__WHAT YOU SHOULD DO__
Write the records out again, precisely as they stand.

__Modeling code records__

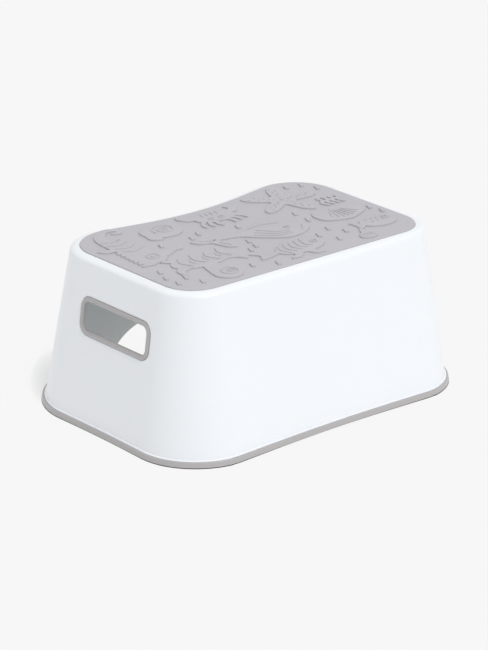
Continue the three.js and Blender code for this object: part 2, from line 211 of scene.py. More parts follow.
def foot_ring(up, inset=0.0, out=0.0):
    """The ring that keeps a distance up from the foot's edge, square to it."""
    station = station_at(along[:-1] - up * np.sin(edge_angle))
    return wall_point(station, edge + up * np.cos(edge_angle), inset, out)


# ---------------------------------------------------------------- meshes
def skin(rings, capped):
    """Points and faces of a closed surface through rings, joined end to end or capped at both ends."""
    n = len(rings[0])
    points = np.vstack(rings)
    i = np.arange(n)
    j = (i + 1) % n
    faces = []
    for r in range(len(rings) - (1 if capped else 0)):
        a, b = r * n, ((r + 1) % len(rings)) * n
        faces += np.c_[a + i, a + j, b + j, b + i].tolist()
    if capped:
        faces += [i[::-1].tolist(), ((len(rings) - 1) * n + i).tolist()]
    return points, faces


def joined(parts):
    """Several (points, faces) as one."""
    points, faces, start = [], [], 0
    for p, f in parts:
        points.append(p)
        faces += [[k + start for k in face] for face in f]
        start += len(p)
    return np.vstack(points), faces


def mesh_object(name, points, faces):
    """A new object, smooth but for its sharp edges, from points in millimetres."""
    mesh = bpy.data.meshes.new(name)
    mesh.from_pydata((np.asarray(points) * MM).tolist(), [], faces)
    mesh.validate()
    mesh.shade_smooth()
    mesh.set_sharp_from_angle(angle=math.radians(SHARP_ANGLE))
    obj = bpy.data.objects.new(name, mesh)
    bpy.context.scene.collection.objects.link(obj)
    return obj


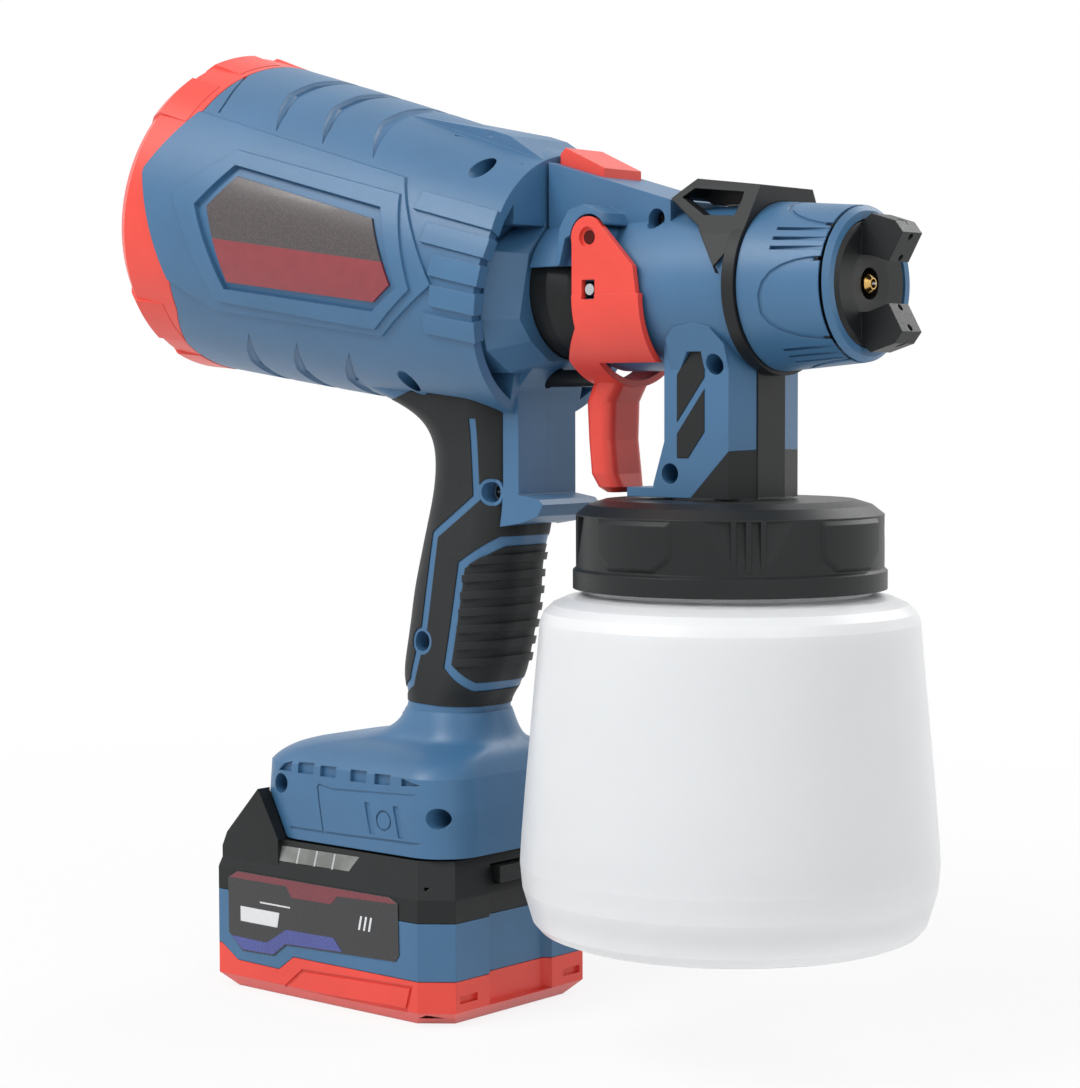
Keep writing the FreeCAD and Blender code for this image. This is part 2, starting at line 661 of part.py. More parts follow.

__FINISHED EXERCISE__
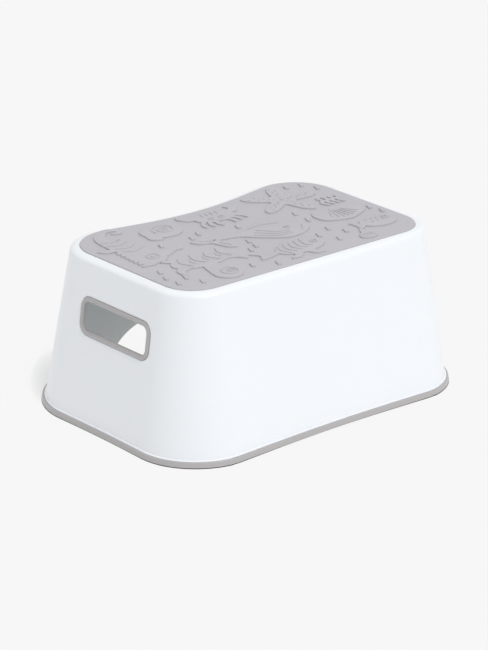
Continue the three.js and Blender code for this object: part 2, from line 211 of scene.py. More parts follow.
def foot_ring(up, inset=0.0, out=0.0):
    """The ring that keeps a distance up from the foot's edge, square to it."""
    station = station_at(along[:-1] - up * np.sin(edge_angle))
    return wall_point(station, edge + up * np.cos(edge_angle), inset, out)


# ---------------------------------------------------------------- meshes
def skin(rings, capped):
    """Points and faces of a closed surface through rings, joined end to end or capped at both ends."""
    n = len(rings[0])
    points = np.vstack(rings)
    i = np.arange(n)
    j = (i + 1) % n
    faces = []
    for r in range(len(rings) - (1 if capped else 0)):
        a, b = r * n, ((r + 1) % len(rings)) * n
        faces += np.c_[a + i, a + j, b + j, b + i].tolist()
    if capped:
        faces += [i[::-1].tolist(), ((len(rings) - 1) * n + i).tolist()]
    return points, faces


def joined(parts):
    """Several (points, faces) as one."""
    points, faces, start = [], [], 0
    for p, f in parts:
        points.append(p)
        faces += [[k + start for k in face] for face in f]
        start += len(p)
    return np.vstack(points), faces


def mesh_object(name, points, faces):
    """A new object, smooth but for its sharp edges, from points in millimetres."""
    mesh = bpy.data.meshes.new(name)
    mesh.from_pydata((np.asarray(points) * MM).tolist(), [], faces)
    mesh.validate()
    mesh.shade_smooth()
    mesh.set_sharp_from_angle(angle=math.radians(SHARP_ANGLE))
    obj = bpy.data.objects.new(name, mesh)
    bpy.context.scene.collection.objects.link(obj)
    return obj


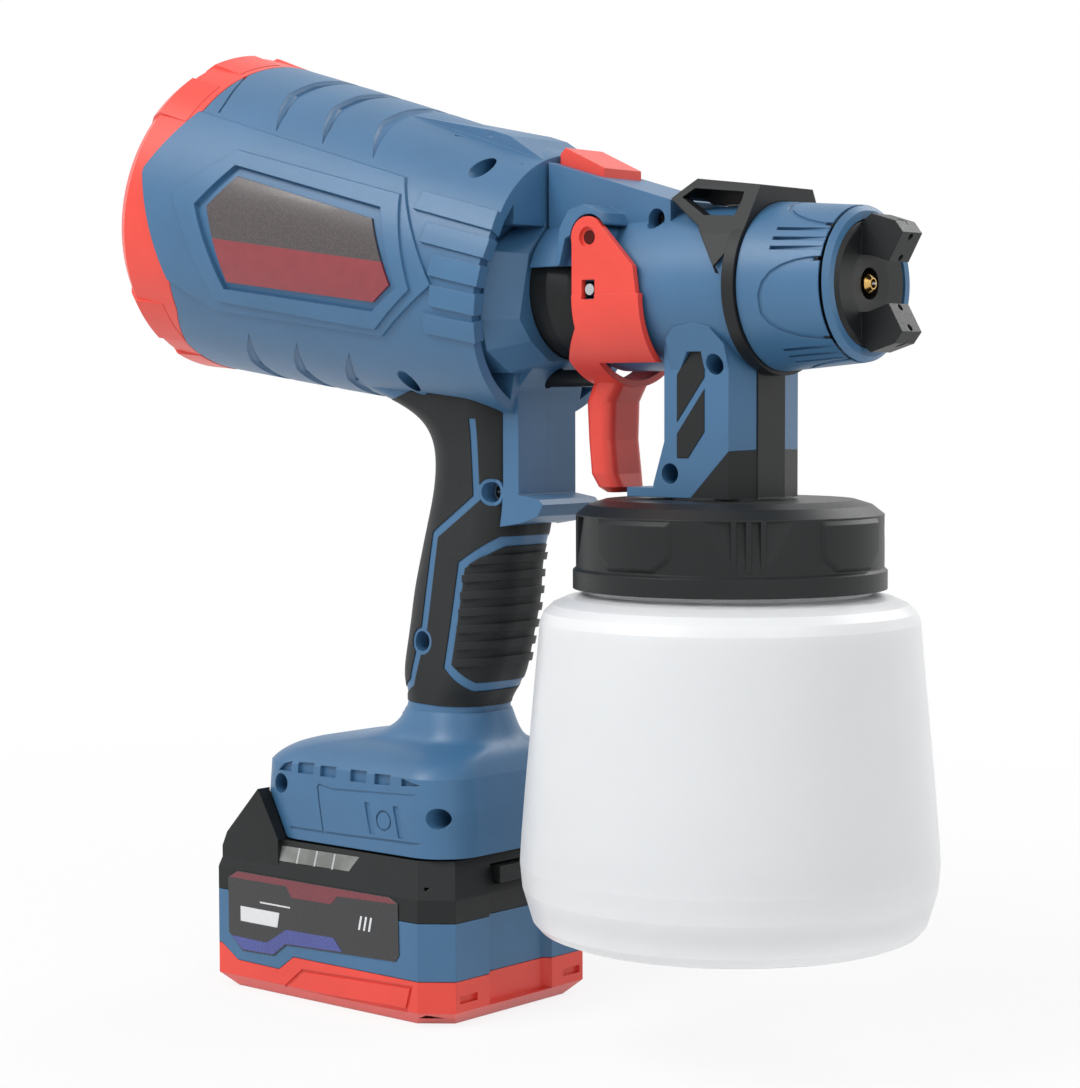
Keep writing the FreeCAD and Blender code for this image. This is part 2, starting at line 661 of part.py. More parts follow.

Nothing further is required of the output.